To say that the US Navy gets along fine under customary international law is false. It was because of weaknesses in customary international law that we started the negotiation process back in 1965. While the Convention establishes new rules that meet our needs, we cannot fully benefit from those rules while staying outside the Convention.

For example, in recent years, several key countries have refused to join the Proliferation Security Initiative or to allow the US to patrol in their waters explicitly because the US is not party to the Convention and as such we have refused to recognize their sovereign rights at sea, even within their own territorial seas. While the US has the military might to do what it wants, it is counter-productive to exert such power against the very states whose cooperation we seek in the global war on terror.
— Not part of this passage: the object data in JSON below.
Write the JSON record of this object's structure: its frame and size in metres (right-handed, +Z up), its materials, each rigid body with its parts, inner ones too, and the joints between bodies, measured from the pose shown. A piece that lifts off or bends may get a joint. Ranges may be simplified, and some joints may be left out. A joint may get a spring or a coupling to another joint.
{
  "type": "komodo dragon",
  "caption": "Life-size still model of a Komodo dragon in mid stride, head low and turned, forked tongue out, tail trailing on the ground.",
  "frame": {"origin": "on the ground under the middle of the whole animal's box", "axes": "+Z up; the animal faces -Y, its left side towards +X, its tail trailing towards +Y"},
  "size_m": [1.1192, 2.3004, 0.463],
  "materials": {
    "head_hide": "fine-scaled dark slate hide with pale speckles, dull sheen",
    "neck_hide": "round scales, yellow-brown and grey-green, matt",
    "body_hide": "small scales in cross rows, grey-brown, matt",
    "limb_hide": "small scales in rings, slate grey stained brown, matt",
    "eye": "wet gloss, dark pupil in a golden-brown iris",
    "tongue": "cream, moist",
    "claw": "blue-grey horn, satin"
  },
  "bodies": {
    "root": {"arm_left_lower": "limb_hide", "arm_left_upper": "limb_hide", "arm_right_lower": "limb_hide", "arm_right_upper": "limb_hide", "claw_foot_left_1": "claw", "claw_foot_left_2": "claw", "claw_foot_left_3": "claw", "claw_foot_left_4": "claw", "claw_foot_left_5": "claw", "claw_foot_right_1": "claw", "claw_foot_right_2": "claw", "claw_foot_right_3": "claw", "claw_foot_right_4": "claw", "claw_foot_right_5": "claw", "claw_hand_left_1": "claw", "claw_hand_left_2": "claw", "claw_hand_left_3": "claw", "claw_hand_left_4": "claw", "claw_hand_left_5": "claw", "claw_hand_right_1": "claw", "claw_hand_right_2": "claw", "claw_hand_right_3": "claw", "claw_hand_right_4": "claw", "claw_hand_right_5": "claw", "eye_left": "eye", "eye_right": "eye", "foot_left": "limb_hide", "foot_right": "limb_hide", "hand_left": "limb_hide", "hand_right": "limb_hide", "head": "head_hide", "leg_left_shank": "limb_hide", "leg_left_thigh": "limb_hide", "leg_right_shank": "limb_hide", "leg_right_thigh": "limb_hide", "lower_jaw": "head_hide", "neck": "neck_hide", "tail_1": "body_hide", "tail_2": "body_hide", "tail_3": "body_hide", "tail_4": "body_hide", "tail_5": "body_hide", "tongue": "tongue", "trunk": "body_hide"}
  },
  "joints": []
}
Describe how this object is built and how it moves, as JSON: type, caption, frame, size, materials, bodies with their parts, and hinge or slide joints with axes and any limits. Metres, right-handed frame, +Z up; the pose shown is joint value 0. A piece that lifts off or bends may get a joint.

You should also note that customary law of the sea, largely unmodified from the time of Grotius, was irrevocably changed as offshore resources led countries (with the US in the lead) to claim control over the living and mineral resources of the ocean and sea floor. Try as it might, we were unable to unilaterally redefine the body of rights and duties of nations at sea and tried, through a series of international conferences, to reach global agreement to a new ocean legal regime. We achieved much of that agreement in 1982, but still needed to resolve matters related to deep seabed mining. Those matters were finally resolved in our favor in 1994 within the criteria set by President Reagan.

Regarding land based pollution, the details of those provisions limit enforcement to agreements that are 'applicable' to us - that is, those agreements that we have explicitly accepted. The purpose of the provisions is to bring other nations up to the standards we began to set in the 1960s. This is good for us on grounds both of environmental protection and international competitiveness,

The Kyoto argument is a total canard. To be subject to the convention, rules have to be "applicable" to a state - and having not joined Kyoto, its provisions cannot be applicable to us. Wishful thinking on the left does not change the provisions or the meaning of the Convention - and left-wing professors are no more correct in their ideologic views of the convention than are the ideologues of right wing think tanks.
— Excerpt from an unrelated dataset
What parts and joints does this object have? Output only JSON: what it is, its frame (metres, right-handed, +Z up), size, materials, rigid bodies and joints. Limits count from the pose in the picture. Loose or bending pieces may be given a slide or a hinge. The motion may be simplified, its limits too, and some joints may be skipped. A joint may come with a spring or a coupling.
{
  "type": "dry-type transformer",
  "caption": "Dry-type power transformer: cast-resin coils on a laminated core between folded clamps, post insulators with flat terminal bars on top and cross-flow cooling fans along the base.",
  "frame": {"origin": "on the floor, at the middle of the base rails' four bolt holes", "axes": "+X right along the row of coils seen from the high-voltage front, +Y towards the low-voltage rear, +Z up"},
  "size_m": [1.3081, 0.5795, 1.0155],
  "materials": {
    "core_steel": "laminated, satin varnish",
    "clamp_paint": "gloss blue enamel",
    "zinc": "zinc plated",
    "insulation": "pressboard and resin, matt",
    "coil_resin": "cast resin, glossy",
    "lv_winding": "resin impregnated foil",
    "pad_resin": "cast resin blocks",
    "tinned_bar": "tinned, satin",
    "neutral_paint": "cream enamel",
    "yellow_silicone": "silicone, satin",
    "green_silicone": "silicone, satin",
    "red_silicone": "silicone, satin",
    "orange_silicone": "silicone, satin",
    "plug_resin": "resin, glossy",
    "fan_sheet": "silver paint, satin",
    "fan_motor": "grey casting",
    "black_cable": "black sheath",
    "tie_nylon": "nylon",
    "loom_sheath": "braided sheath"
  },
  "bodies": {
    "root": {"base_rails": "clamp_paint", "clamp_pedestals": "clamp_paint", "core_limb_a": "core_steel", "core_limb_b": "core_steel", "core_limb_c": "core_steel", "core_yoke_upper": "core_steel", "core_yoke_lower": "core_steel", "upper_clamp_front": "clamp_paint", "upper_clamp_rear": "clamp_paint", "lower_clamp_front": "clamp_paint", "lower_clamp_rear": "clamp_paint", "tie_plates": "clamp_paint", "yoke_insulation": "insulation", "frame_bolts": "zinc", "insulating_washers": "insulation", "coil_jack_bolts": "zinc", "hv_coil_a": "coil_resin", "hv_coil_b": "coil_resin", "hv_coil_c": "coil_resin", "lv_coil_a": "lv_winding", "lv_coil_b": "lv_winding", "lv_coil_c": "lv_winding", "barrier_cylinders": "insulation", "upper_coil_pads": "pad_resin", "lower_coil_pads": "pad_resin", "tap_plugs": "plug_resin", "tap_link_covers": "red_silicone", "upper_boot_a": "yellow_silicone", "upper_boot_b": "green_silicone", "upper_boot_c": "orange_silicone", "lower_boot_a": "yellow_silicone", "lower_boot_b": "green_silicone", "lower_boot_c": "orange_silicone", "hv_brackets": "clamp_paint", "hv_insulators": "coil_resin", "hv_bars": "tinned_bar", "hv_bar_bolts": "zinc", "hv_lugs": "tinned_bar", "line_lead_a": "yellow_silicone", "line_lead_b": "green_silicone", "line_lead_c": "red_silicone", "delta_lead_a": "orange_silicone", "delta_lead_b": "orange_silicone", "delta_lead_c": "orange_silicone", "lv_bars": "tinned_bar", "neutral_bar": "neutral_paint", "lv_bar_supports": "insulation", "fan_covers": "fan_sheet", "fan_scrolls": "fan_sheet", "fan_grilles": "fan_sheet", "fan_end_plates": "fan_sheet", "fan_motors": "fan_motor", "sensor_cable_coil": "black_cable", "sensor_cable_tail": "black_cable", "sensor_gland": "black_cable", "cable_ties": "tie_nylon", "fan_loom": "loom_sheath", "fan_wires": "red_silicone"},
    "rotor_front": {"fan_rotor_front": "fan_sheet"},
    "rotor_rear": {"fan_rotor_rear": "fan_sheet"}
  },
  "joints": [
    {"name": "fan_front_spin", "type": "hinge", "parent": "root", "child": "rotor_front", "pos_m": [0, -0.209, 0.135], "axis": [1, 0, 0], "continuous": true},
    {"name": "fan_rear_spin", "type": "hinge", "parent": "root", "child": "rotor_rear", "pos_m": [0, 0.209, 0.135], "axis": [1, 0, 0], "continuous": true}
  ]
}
Also, like it our not, the LOS Convention is the only international law that applies to the development and protection of the Arctic Ocean. All other Arctic nations, as well as the maritime states that may use the Northwest Passage and the Northern Sea route are parties to the Convention and have reaffirmed the primacy of the Convention is dealing with Arctic issues. It is the navigation provisions, the fisheries provisions and the continental shelf provisions of the Convention that will guide development of the Arctic and unless we are content to be a second-rate polar power, we will need to be party to the Convention.

I began my involvement in the LOS negotiations as an ocean engineer providing advice on the technology and economics of the fledgling deep ocean mining industry. As I look at the industry now I see the US excluding our own citizens from the very industry that President Reagan sought to foster and protect. No US firm can conduct seabed mining without foreign partners to provide processing technology and no foreign consortium can take on US participants as long as the US is not a party to the Convention.

Finally, as you note, the Convention is a long read - even longer than the 1982 Convention alone because you can not understand the seabed provisions without reading the 1994 Agreement as well. And just as domestic legislation needs to be read in conjunction with legal precedent, the Convention needs to be read with an understanding of the practice and implementation that has occurred since the Convention came into force thirteen years ago. Since that time we have failed to get the full benefits of the Convention both in the bilateral dealings with other states and in the multilateral system for the development of deep seabed minerals.

There is a wealth of experience on the LOS Convention available to draw from. I hope you will tap into it rather than rely on the talking points and "special reports" of the ivory tower opposition.